„Mein Buch brauchen Sie gar nicht ganz zu lesen.“ … Na ja, ganz so hat er es nicht gesagt, Adolf Muschg (geb. 1934), Schweizer Schriftsteller, Literaturwissenschaftler und Büchner-Preisträger. Aber in seinem neuesten Buch („Glasperlenspiel und Lebenskunst. Fünf Reden über Hermann Hesse“, 2016), schlägt er tatsächlich vor, aus seinen Romanen „erst mal mitzunehmen, was Ihnen ins Auge springt“. Wenn das Buch Glück habe, stelle sich dann ein Zusammenhang her.
Eine schöne Idee.
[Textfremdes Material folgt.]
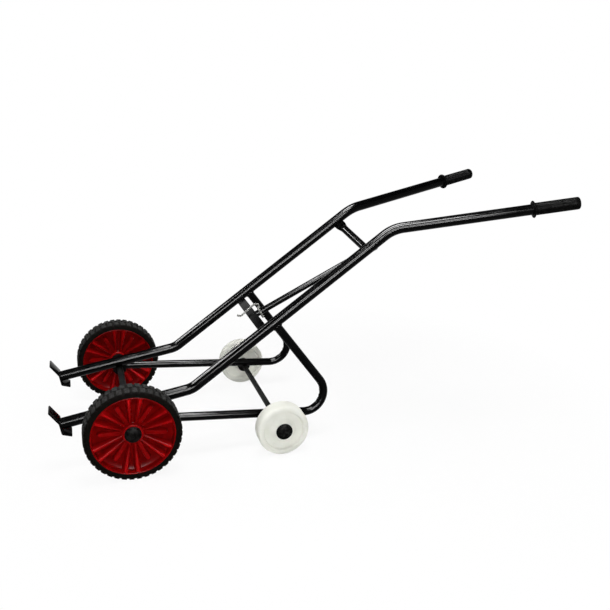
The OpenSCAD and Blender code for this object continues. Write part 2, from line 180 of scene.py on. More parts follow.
# %% Finishes
class Finish(Graph):
    """One material: a Principled shader and the few nodes that vary it."""

    def __init__(self, name, **constants):
        self.material = bpy.data.materials.new(name)
        self.material.use_nodes = True
        super().__init__(self.material.node_tree)
        self.shader = self.tree.nodes["Principled BSDF"]
        for socket, number in constants.items():
            self.shader.inputs[socket.replace("_", " ")].default_value = number
        self.place = self.node("ShaderNodeTexCoord", output="Object")

    def grain(self, size, detail=2.0):
        """Noise whose patches are about size metres across."""
        return self.node("ShaderNodeTexNoise", {},
                         {"Vector": self.place, "Scale": 1 / size, "Detail": detail})

    def blend(self, mask, first, second):
        """A colour that goes from first to second as mask goes from 0 to 1."""
        first, second = (c if isinstance(c, Signal) else (*c, 1.0) for c in (first, second))
        return self.node("ShaderNodeMix", {"data_type": "RGBA"}, {0: mask, 6: first, 7: second}, output=2)

    def feed(self, socket, value):
        self.plug(self.shader.inputs[socket], value)

    def relief(self, height, depth):
        """Bump from a height of 0 to 1 that stands for depth metres."""
        self.feed("Normal", self.node("ShaderNodeBump", {}, {"Height": height, "Distance": depth}))


print("finishes ready")

# %% [markdown]
# ## Black paint on steel
# The frame is sprayed and baked gloss black. In the photograph it is black right up to its edges, with a
# few bright lines, so it mirrors little of the white room: the specular level is set far below the usual
# 0.5, and the lamps that draw the lines are strong instead. Such paint is never quite flat, so a faint
# grain goes into the bump, and a slow change of roughness keeps the lines from looking ruled. The bars of
# square steel have a duller coat.

# %% Gloss black paint
def black_paint(name, colour, roughness, shine):
    """Black paint, a little dusty in patches, with its roughness and its specular level."""
    paint = Finish(name, Roughness=roughness, Specular_IOR_Level=shine)
    dust = paint.ramp(paint.grain(0.03, 4.0), 0.5, 0.8)
    paint.feed("Base Color", paint.blend(dust, colour, tuple(c * 1.8 for c in colour)))
    paint.feed("Roughness", paint.ramp(paint.grain(0.04, 3.0), 0.3, 0.7, roughness * 0.75, roughness * 1.4))
    paint.relief(paint.grain(0.015, 1.0), 0.00008)
    return paint.material


frame_paint = black_paint("frame_paint", (0.0009, 0.0009, 0.0010), 0.13, 0.03)
bar_paint = black_paint("bar_paint", (0.010, 0.010, 0.010), 0.4, 0.012)
print("paint:", frame_paint.name, bar_paint.name)

# %% [markdown]
# ## Red plastic
# The wheels' centres are moulded in deep red polypropylene, which is a little waxy. Flow marks from the
# mould show as faint cloudy changes of shade. Light is painted into the colour: the ribs catch more light
# than the thin web, so the colour brightens with the height above the web's middle plane, a painted
# highlight on the ribs and painted shade on the web, and less on the lip round the rim.

# %% Deep red polypropylene
red = Finish("red_plastic", Roughness=0.3, Specular_IOR_Level=0.008)
cloud = red.ramp(red.grain(0.02, 3.0), 0.35, 0.7)
from_axle = red.node("ShaderNodeMapping", {}, {"Vector": red.place, "Location": -(axle_low + axle_high) / 2})
x, across, z = red.parts(from_axle)
# Painted light: the height above the web's middle plane, from 3 to 22 mm, brightens the colour; the lip keeps
# most of the darker colour.
height = red.node("ShaderNodeMath", {"operation": "ABSOLUTE"}, {0: across}) - TRACK_HALF / 1000
lit_by_height = red.ramp(red.node("ShaderNodeMath", {"operation": "ABSOLUTE"}, {0: height}), 0.003, 0.022)
lip = red.ramp((x * x + z * z) ** 0.5, 0.1075, 0.1090)
# The darker web colour is painted shade and the brighter crest colour a painted highlight.
shaded_web = red.blend(cloud, (0.132, 0.0003, 0.0004), (0.190, 0.0006, 0.0008))
crest = red.blend(cloud, (0.34, 0.002, 0.003), (0.42, 0.005, 0.006))
red.feed("Base Color", red.blend(lit_by_height * (1 - lip * 0.75), shaded_web, crest))
red.feed("Roughness", red.ramp(red.grain(0.006, 2.0), 0.3, 0.7, 0.22, 0.34))
red.relief(red.grain(0.004, 2.0), 0.00006)
red_plastic = red.material
print("plastic:", red_plastic.name)

# %% [markdown]
# ## Tyre rubber
# Solid rubber is coloured black on its moulded sides and grey on the tread, in patches. The mask that
# tells tread from side wall is the distance from the wheel's own axle line, worked out from the Object
# coordinates.

# %% Rubber that greys towards the tread
def rubber(name, wheel_side):
    low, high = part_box("wheel_tyre_" + wheel_side)
    made = Finish(name, Roughness=0.7, Specular_IOR_Level=0.002)
    from_hub = made.node("ShaderNodeMapping", {}, {"Vector": made.place, "Location": -(low + high) / 2})
    x, _, z = made.parts(from_hub)
    out = (x * x + z * z) ** 0.5
    # Grey on the tread, past 127.5 mm from the axle, broken into noise patches; black on the sides.
    grey_tread = made.ramp(out, 0.1275, 0.1308) * made.ramp(made.grain(0.005, 4.0), 0.3, 0.62, 0.4, 1.0)
    made.feed("Base Color", made.blend(grey_tread, (0.0045, 0.0038, 0.003), (0.044, 0.044, 0.043)))
    made.feed("Roughness", made.ramp(grey_tread, 0.0, 1.0, 0.55, 0.85))
    made.relief(made.grain(0.0011, 3.0) + made.grain(0.006, 2.0) * 0.6, 0.0002)
    return made.material


tyre_rubber = {side_name: rubber("tyre_rubber_" + side_name, side_name) for side_name in SIDES}
print("rubber:", [m.name for m in tyre_rubber.values()])

# %% [markdown]
# ## Nylon, grip rubber, caps and zinc
# The rollers are turned from cream-white nylon, the grips are matt ribbed vinyl and the caps pressed
# black plastic. The catch hook alone is zinc-plated. The plating has gone dull, and its crystals make it
# blotchy close up, so a rough grey with bright patches does better here than a polished metal.

# %% The smaller finishes
nylon = Finish("white_nylon", Roughness=0.42, Specular_IOR_Level=0.002)
shade = nylon.ramp(nylon.grain(0.03, 3.0), 0.3, 0.7)
nylon.feed("Base Color", nylon.blend(shade, (0.80, 0.805, 0.725), (0.86, 0.865, 0.80)))
nylon.relief(nylon.grain(0.0013, 2.0) * 0.5 + nylon.grain(0.009, 2.0), 0.0001)

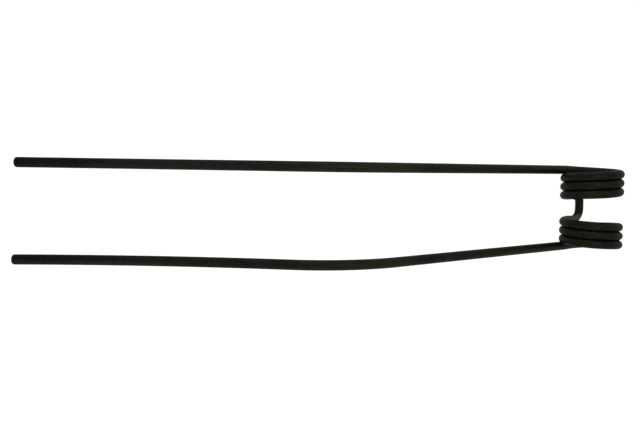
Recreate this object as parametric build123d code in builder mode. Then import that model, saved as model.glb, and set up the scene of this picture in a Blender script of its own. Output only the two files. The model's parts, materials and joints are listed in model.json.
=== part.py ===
from build123d import *

import os
from math import asin, atan, atan2, cos, degrees, pi, radians, sin

# A double spring tine for a hay rake, bent and wound from one length of round spring wire.
# Two tines side by side each run into a coil, and a short straight bridge joins the coils.
# It lies as it would on a floor, on the longer tine's tip and the underside of its coils or
# bridge, with the tines arched upwards. X runs from the tips to the coils, the coils' common
# axis is parallel to Y, and the origin is on the floor below the middle of the whole. Sizes
# are in millimetres.

# Wire
wire_diameter = 9.6  # with its paint
tip_rounding = 2.5

# Coils, wound all but close, mirror images of each other
coil_bore = 49.0
turn_gap = 0.1
full_turns = 3
extra_wind = 14.3  # degrees wound past the full turns before the bridge

# Bridge between the coils
bridge_straight = 8.2
bridge_corner_radius = 9.45

# Tines, measured along the centre of the wire. The far tine is the one on the +Y side.
# A tine leaves its coil with the coil's slope. A slight bend then levels it out, wide enough
# for the tine to clear the turn beside it.
level_out_radius = 220.0
inner_run = 277.3
knee_angle = 50.7
knee_radius = 116.8
outer_bow_radius = 1065.0
outer_run = 262.1
far_tine_shortfall = 3.5
far_tine_splay = 0.44  # degrees outwards

# Sizes that follow from those above
wire_radius = wire_diameter / 2
coil_radius = coil_bore / 2 + wire_radius
pitch = wire_diameter + turn_gap
lead = pitch / (2 * pi)
helix_slope = atan(lead / coil_radius)
helix_sweep = 2 * pi * full_turns + radians(extra_wind)
coil_end = radians(extra_wind - 90)
corner_reach = bridge_corner_radius * (1 - sin(helix_slope))

# How far from the middle of the bridge the helix starts
helix_start = bridge_straight / 2 + bridge_corner_radius * cos(helix_slope)

# The far tine is cut a little shorter than the other
far_outer_run = outer_run - far_tine_shortfall
longer_outer_run = max(outer_run, far_outer_run)


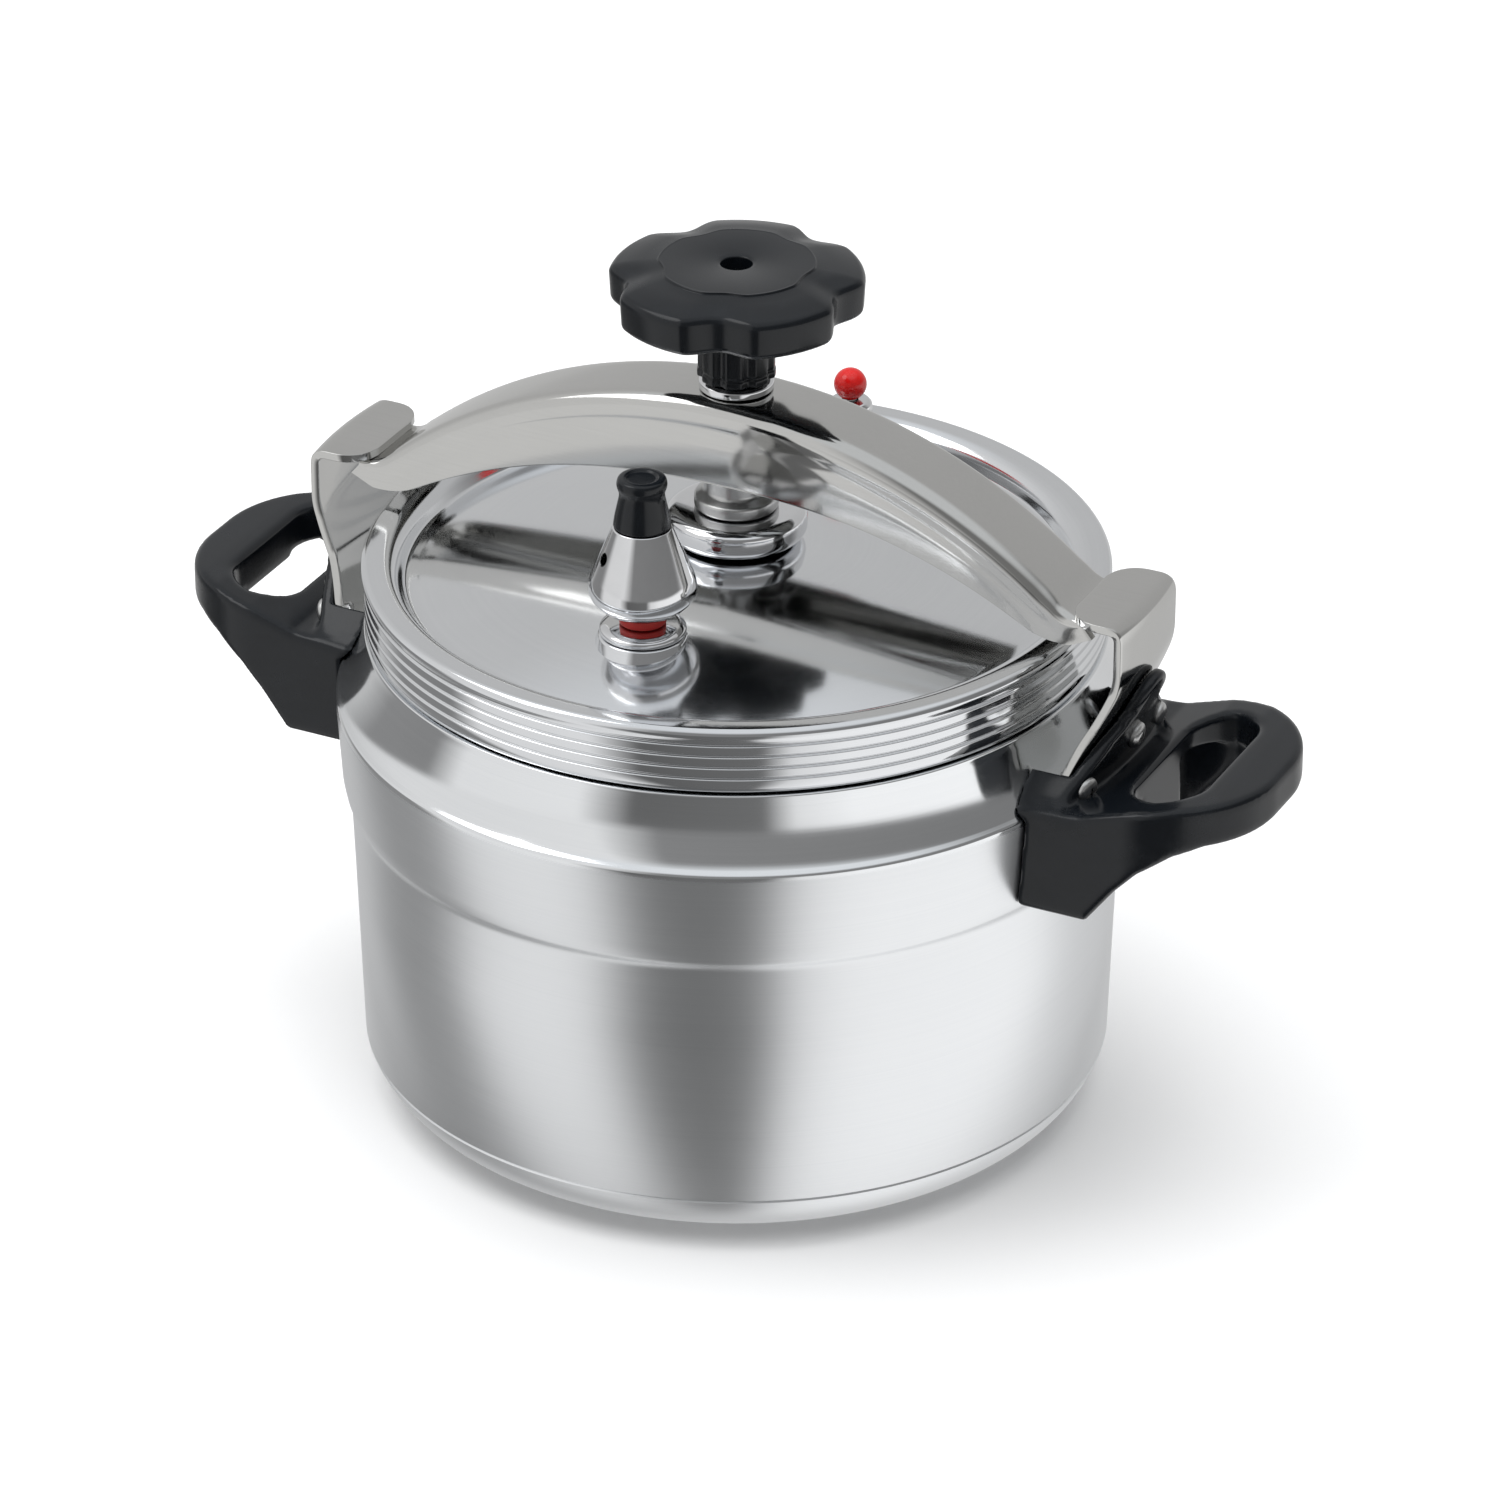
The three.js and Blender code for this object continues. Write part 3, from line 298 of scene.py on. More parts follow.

Eine praktikable Idee und ein guter Weg, mit all‘ den Büchern umzugehen, die uns interessieren und noch interessieren werden. Das erinnert mich an ein Gespräch zwischen den beiden Literaturkritikern Marcel Reich-Ranicki (1920-2013) und Elke Heidenreich (geb. 1943) auf der lit.COLOGNE vor etlichen Jahren. Es ging darum, wie man mit dem riesigen Büchermarkt von 80.000 Neuerscheinungen pro Jahr zurechtkommen könne. Heidenreich fragt Reich-Ranicki: „Wie wählen Sie die Bücher aus?“ Daraufhin entwickelt sich der folgende Dialog:
MRR: „Sie fragen, wie ich die Bücher auswähle. Ich werde etwas sagen, was ganz riskant ist. Ich werde immer missverstanden. Und es wird die Hälfte der Leute hier im Saal mich missverstehen, ich fürchte es. Ich nehme ein Buch in die Hand, lese die ersten zehn, zwanzig Zeilen, und sage: Danke, nein!“
EH: „Zeilen? Das ist falsch.“
MRR: „Halt, halt, halt!“
EH: „Sehen Sie, das ist falsch. Das geht nicht. Dann sagen Sie wieder, das spielt in Lappland, da ist es immer dunkel, das interessiert mich nicht.“
MRR: „Nein, nein, nein. Alles falsch. Sie haben mich schon missverstanden. Sofort wird zitiert, ich wüsste nach zehn, zwanzig Zeilen, ob ein Buch gut oder schlecht ist. Das hab‘ ich nicht gesagt. Das weiß ich nicht.“
EH: „Sie sagen: ‚Das interessiert mich nicht‘.“
MRR: „Nein, ich sage was anderes. Wer so schlechte Sätze schreibt, und zumal am Anfang, das ist literarisch wertlos. […] Nein, nein, passen Sie auf, jetzt wollen wir das… ernste Frage. Es ist unmöglich, auf Grund der zwanzig Zeilen oder der ersten Seite zu sagen, gut oder schlecht. Es ist nur möglich, dass man sofort sagt: ‚Das kommt nicht in Frage‘. Ich gebe ein unappetitliches Beispiel: Sie nehmen eine Flasche Parfum, öffnen, aber es stinkt. Na, dann wissen Sie doch, dass das Parfum schlecht ist. Dann brauchen wir nicht die ganze Flasche…“
EH: „Einspruch…“
MRR: „Sie lesen von einem Roman die ersten zwanzig Zeilen. In schauderhaftem Deutsch. Das brauchen Sie nicht weiterzulesen.“
Natürlich sei es, so Reich-Ranicki, nicht garantiert, dass dann wirklich der ganze Roman gut ist. Aber immerhin ist es dann möglich. Und auch oft der Fall. Das zeigen uns zum Beispiel die berühmten ersten Sätze der großen Romane: „Alle glücklichen Familien sind einander ähnlich, jede unglückliche Familie ist unglücklich auf ihre Weise.“ (Lew Tolstoi, Anna Karenina, 1877/78). „Lange Zeit bin ich früh schlafen gegangen.“ (Marcel Proust, „Auf der Suche nach der verlorenen Zeit“, 1913-1927) oder „Tief ist der Brunnen der Vergangenheit.“ (Thomas Mann, „Joseph und seine Brüder“, 1933-1943).
Also, achten wir auf die Anfänge und dann: Knallhart aussieben! Die Zeit ist zu knapp für schlechte Bücher!